Functional details worth stating clearly

Thing ids — base36 ids like t3_abc (post), t1_xyz (comment); prefix encodes type.

Sorts are different products. “Hot” decays with time; “Top” needs time window (day/week/all).

Out of scope today (say it aloud). Building a full ad auction, or realtime chat for every subreddit—park if excluded.

Step 2 — Non-functional requirements (engineering promises)

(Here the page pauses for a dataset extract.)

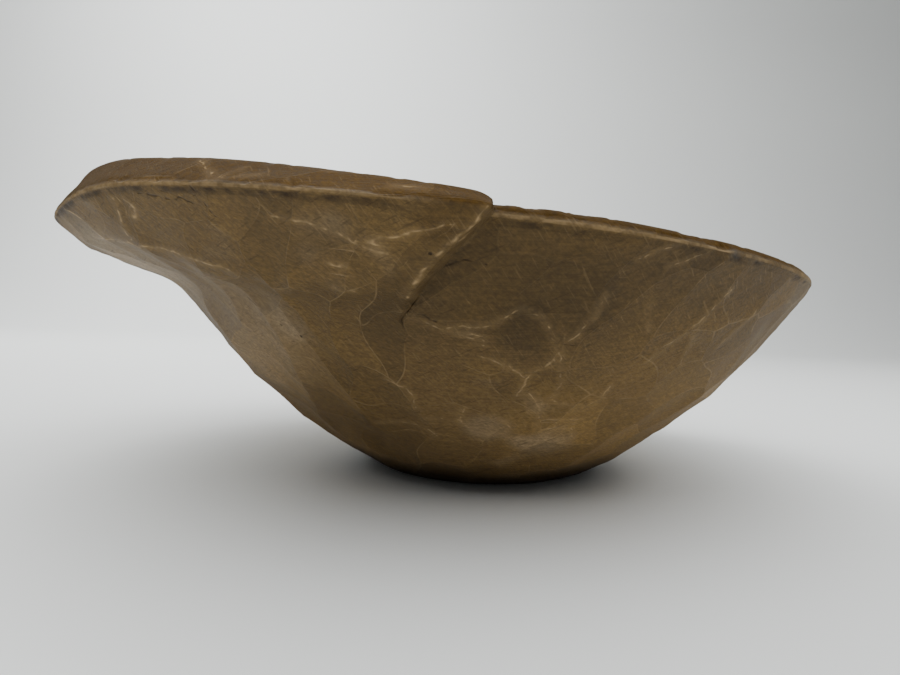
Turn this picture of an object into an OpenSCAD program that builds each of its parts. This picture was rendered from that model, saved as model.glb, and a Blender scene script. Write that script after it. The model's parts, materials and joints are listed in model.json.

Category	Target (typical)	How we meet it	If we miss it
Latency — feed read	p95 < 300 ms first page	Precomputed listings, CDN for static	Users bounce to competitors
Latency — vote	Feels instant; async aggregate OK	Write vote row; batch counter updates	Perceived lag on buttons
Correctness — score	No lost votes at scale	Idempotent vote keys; event log	Wrong ranking, user outrage
Availability	99.9%+ read path monthly	Cache fallbacks, read replicas	“Reddit is down” posts on Twitter
Abuse resistance	Brigades, bots, spam	Rate limits, ML, shadow delays	Front page unusable
Consistency — comments	Tree readable under load	Per-post comment shards; lazy load	Missing parent comments
Retention	Years of posts searchable	Tiered storage; archive cold subreddits	Storage cost explosion

Key idea: Votes are write-heavy; feeds are read-heavy with precomputed sorts. Never compute “hot” for every post on every home page load.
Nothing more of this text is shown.